L’encouragement au développement d’un droit plus conventionnel est une approche utopique, car le développement spontané du droit conventionnel est difficilement envisageable dans les maigres espaces d’intervention laissés par le droit réglementaire.

Mais, avec la réduction du droit réglementaire par le développement simultané du droit conventionnel, les protections ne sont affaiblies à aucun moment. Une telle orientation paraît nettement plus cohérente que les deux précédentes avec la tradition de civil law française.

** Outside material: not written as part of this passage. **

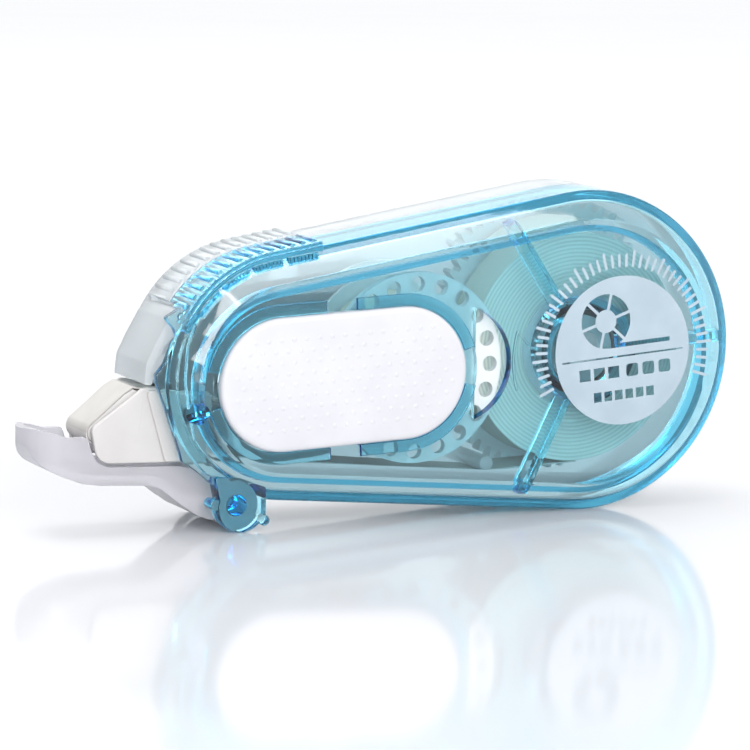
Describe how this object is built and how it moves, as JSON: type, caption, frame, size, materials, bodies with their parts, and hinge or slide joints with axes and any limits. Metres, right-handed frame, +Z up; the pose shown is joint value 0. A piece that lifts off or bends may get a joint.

Le droit réglementaire continuerait de s’appliquer pleinement en l’absence de droit conventionnel, dont l’élaboration nécessite le plein accord des parties concernées, autrement dit des partenaires sociaux. Dans une telle approche, le contrat collectif ne peut déroger à toute disposition ressortissant à l’ordre public social, mais il peut déroger à toute autre disposition du Code du travail.